# Used Cars



## tree&nee (Feb 16, 2009)

Hi everyone

We are coming over to Cyprus for a couple of months to see if we can get work and most importantly if we would like to stay and live there as we have only had holidays there but realy love it. We would need a car whilst we are there but the rental prices are a little high so we were thinking of buying a cheap second hand car to get us around the Island. Has anybody got any suggestions as to how much we are looking at and what we should be looking at regarding documentation e.g. road test.


----------



## Veronica (Apr 5, 2008)

tree&nee said:


> Hi everyone
> 
> We are coming over to Cyprus for a couple of months to see if we can get work and most importantly if we would like to stay and live there as we have only had holidays there but realy love it. We would need a car whilst we are there but the rental prices are a little high so we were thinking of buying a cheap second hand car to get us around the Island. Has anybody got any suggestions as to how much we are looking at and what we should be looking at regarding documentation e.g. road test.


If you are only coming over for a couple of months you will probably find that buying a car would not be worth it, even a cheap car.
You could however try one of the small local car rental places who sometimes have older car which they call 'office' cars which they rent out very cheaply if it is for a few weeks.

Regards Veronica


----------



## theresoon (Apr 11, 2008)

Everyone was telling us that Japanese used cars are cheap so now that I actually need one, they are telling me I will be looking at 11,000Euros for a corolla?! When they were saying cheap I was thinking maybe 5k.


----------



## tree&nee (Feb 16, 2009)

Thats what we was worried about the cost, we had been told on an earlier visit to Cyprus that to purchase a car wasn't cheap, it certainly looks that way.


----------



## Veronica (Apr 5, 2008)

tree&nee said:


> Thats what we was worried about the cost, we had been told on an earlier visit to Cyprus that to purchase a car wasn't cheap, it certainly looks that way.

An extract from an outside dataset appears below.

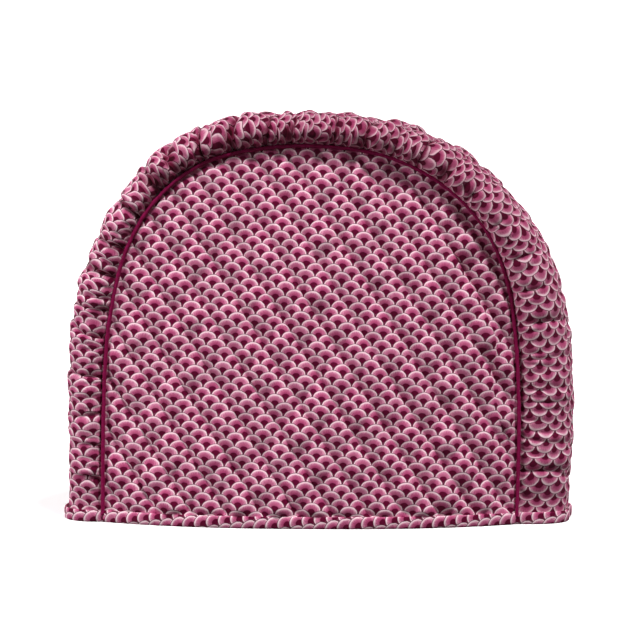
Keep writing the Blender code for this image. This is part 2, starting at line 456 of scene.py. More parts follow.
def setPrint(mesh, prints):
    # prints holds a place on the cloth for each point, and each corner takes its point's
    corners = np.empty(len(mesh.loops), np.int32)
    mesh.loops.foreach_get("vertex_index", corners)
    layer = mesh.uv_layers.new(name="print")
    layer.uv.foreach_set("vector", prints[corners].astype(np.float32).ravel())


def clothGrid(name, places, prints, tucked=None):
    # a sheet of cloth from a grid: places and prints have a row of points for each column
    columns = places.shape[0] - 1
    rows = places.shape[1] - 1
    bm = bmesh.new()
    bmesh.ops.create_grid(bm, x_segments=columns, y_segments=rows, size=0.5)
    mesh = bpy.data.meshes.new(name)
    bm.to_mesh(mesh)
    bm.free()
    column, row = gridPositions(mesh, columns, rows)
    mesh.vertices.foreach_set("co", places[column, row].astype(np.float32).ravel())
    setPrint(mesh, prints[column, row])
    # painted shade for the material, stored at each point
    if tucked is not None:
        layer = mesh.attributes.new("tucked", "FLOAT", "POINT")
        layer.data.foreach_set("value", tucked[column, row].astype(np.float32))
    mesh.update()
    return mesh


def closeSeams(mesh, fillEnds=False):
    # the grid's two ends meet: their points are merged, and open ends are filled
    bm = bmesh.new()
    bm.from_mesh(mesh)
    bmesh.ops.remove_doubles(bm, verts=bm.verts, dist=0.01 * mm)
    if fillEnds:
        bmesh.ops.holes_fill(bm, edges=[edge for edge in bm.edges if edge.is_boundary], sides=0)
    bmesh.ops.recalc_face_normals(bm, faces=bm.faces)
    bm.to_mesh(mesh)
    bm.free()


def newPiece(name, mesh, materials, nodes):
    for material in materials:
        mesh.materials.append(material)
    mesh.polygons.foreach_set("use_smooth", [True] * len(mesh.polygons))
    piece = bpy.data.objects.new(name, mesh)
    bpy.context.scene.collection.objects.link(piece)
    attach(piece, "root")
    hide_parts(*nodes)
    print("made", name, len(mesh.polygons), "faces")
    return piece


def thicken(piece, thickness, group=None):
    # the second material goes on the inside and on the edges
    solidify = piece.modifiers.new("Thickness", "SOLIDIFY")
    solidify.thickness = thickness
    solidify.offset = 0.0
    solidify.material_offset = 1
    solidify.material_offset_rim = 1
    if group:
        solidify.vertex_group = group


quilt = {
    "acrossA": (0.8485, 0.529),  # square to the first family of stitch lines, in x and z
    "acrossB": (0.819, -0.573),
    "stepA": 19.5 * mm,
    "stepB": 20.1 * mm,
    "throughA": (-30.7 * mm, 145.8 * mm),  # a point on a line of each family
    "throughB": (-13.2 * mm, 150.2 * mm),
    "cuts": 14,  # grid steps between stitch lines
    "crowd": 0.5,  # how much closer the steps are beside a line
    "thick": 11.0 * mm,
    "stitched": 1.5 * mm,
    "edge": 4.6 * mm,
    "edgeFade": 6 * mm,
    "edgePoints": 60,
    "seamGap": 0.35 * mm,  # from the piping's line to the cloth's edge
    "roundness": 1.8,
    "second": 0.34,  # how deep the second lines are beside the first
    "line": 0.06,  # how wide a line of stitches is, in diamonds
    "takeUp": 0.8 * mm,  # how much cloth each line of stitches swallows
    "secondTakeUp": 0.6,
    "unevenPuff": (0.14, 0.03),  # by how much, and how far from one swell to the next
    "puffSeed": 5,
    "slack": (0.8 * mm, 0.07, 0.09),  # how deep it is, and how far it is between swells, across and up
    "slackSeed": 21,
    "paddingLevels": 100,
    "spare": 4 * mm,  # the grid is trimmed roughly this far outside the outline first
    "cut": (0.296, 0.263),  # round the bow, and before the quilting drew the cloth in
    "cutArea": 0.069,
}

# The long wrinkle beside the right piping, in mm: how high, and how far across.
wrinkleRows = [
    (44, 127), (56, 122), (69, 116), (85, 112.7), (99, 112), (112, 113),
    (121, 113.7), (129, 111), (150, 102), (172, 90), (181, 84), (193, 78),
]

wrinkle = {
    "deep": 2.6 * mm,
    "steepSide": 2.6 * mm,
    "slowSide": 8 * mm,
    "low": 52 * mm,
    "high": 182 * mm,
    "fade": 16 * mm,
}

printOnPanel = {
    "repeat": 11.86 * mm,  # as drawn in by the quilting
    "slope": math.radians(4.85),  # rows fall to the right
    "scaleAt": (-25.6 * mm, 119.2 * mm),  # the middle of one scale
}


def stitchPhases(x, z):
    # how many diamonds over, in each family: a whole number is on a stitch line
    phases = []
    for family in ("A", "B"):
        acrossX, acrossZ = quilt["across" + family]
        throughX, throughZ = quilt["through" + family]
        phases.append(((x - throughX) * acrossX + (z - throughZ) * acrossZ) / quilt["step" + family])
    return phases


def fromPhases(a, b):
    (ax, az), (bx, bz) = quilt["acrossA"], quilt["acrossB"]
    reachA = a * quilt["stepA"] + np.dot(quilt["throughA"], (ax, az))
    reachB = b * quilt["stepB"] + np.dot(quilt["throughB"], (bx, bz))
    turn = ax * bz - az * bx
    return (reachA * bz - reachB * az) / turn, (ax * reachB - bx * reachA) / turn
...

I have a contact who does car hire, he may have an older car he is willing to rent out cheaply. Would you like me to ask him?


----------



## tree&nee (Feb 16, 2009)

Veronica said:


> I have a contact who does car hire, he may have an older car he is willing to rent out cheaply. Would you like me to ask him?


That would be great thank you


----------



## Veronica (Apr 5, 2008)

tree&nee said:


> That would be great thank you



I will ring him tomorrow.


----------